Writing a Twitter bot that just tweets and does nothing more is supposed to be easy. It was not very easy because I ran into a few issues with authentication, understanding Twitter’s new APIs and their capabilities, and some problems with the Google Cloud Scheduler permissions.
Goals
My goals for the bot were simple
- Automatically publish a tweet on a bit of western classical music trivia once a day.
- Do this with zero hosting or deployment costs.
Tools and Libraries
Twitter has different authentication models, and for my use case the OAuth 1.0 User Context was appropriate - I needed a Twitter app to perform some action (tweet) on behalf of another account. Here is where it can get a little murky - to write a Twitter app you need a Twitter developer account. And since this is a bot, you want another Twitter account for the bot. So should you create the developer account in your personal Twitter account, or in the bot account?
Turns out this can be a common source of confusion, and has been clarified.
So I used my personal Twitter account as the developer account and created a bot account for the bot.
Getting the right credentials was a breeze with twurl. Be careful if you are doing this on a shared laptop - twurl stores the credentials in a .twurlrc file in your home directory in plaintext.
I used Tweepy to interact with the Twitter API. Python is the obvious choice for quick, small projects.
The next question was where to deploy, and also fetch/store the data from. A cloud function was the obvious choice - no builds or artifacts to worry about. It’s been a while since I have worked with AWS, so I chose GCP’s Google Cloud Functions. This naturally led me to use a GCP datastore. I settled on Firebase as it seemed easy to use for this - I have no prior experience with Firebase. I stored the data in JSON format for easy editing in Git and pushed it to Firebase.

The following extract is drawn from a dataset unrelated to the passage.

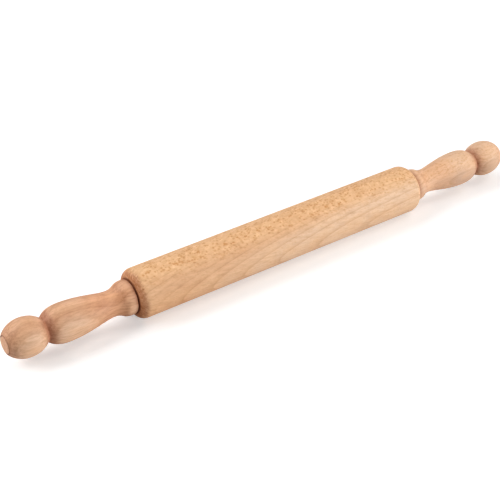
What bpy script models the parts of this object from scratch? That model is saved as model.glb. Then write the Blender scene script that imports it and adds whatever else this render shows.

Curating the initial tweet data (at least for 10 days, one titbit per day) took some time. All the titbits are hand-curated from various freely available sources. There can be a lot of anectodal information when it comes to classical music personages, so it’s important to make sure that it’s verified as much as possible.
I’ve been pushing new trivia into Firebase almost every day since then, and it will be at least a couple of months before I cover it for an entire year. After that, I would have to do one of the following things
- Replace the existing trivia with new.
- Replace this with data for OTD - something significant that happened On This Day.
- Decrease the frequency of tweeting and add media and richer tweets.
Deployment
Deploying the function into GCF was easy. While setting up a Google Cloud Scheduler run I ran into some authentication issues. Turns out that if the Cloud Scheduler API was enabled in the account before March 19, 2019, the cloud scheduler service account had to be added manually. That did not work, so I disabled and enabled the API and things were fine.
Total monetary cost involved in deploying this: Zero.
Most of the time taken was in curating and inserting the data - it’s an ongoing process.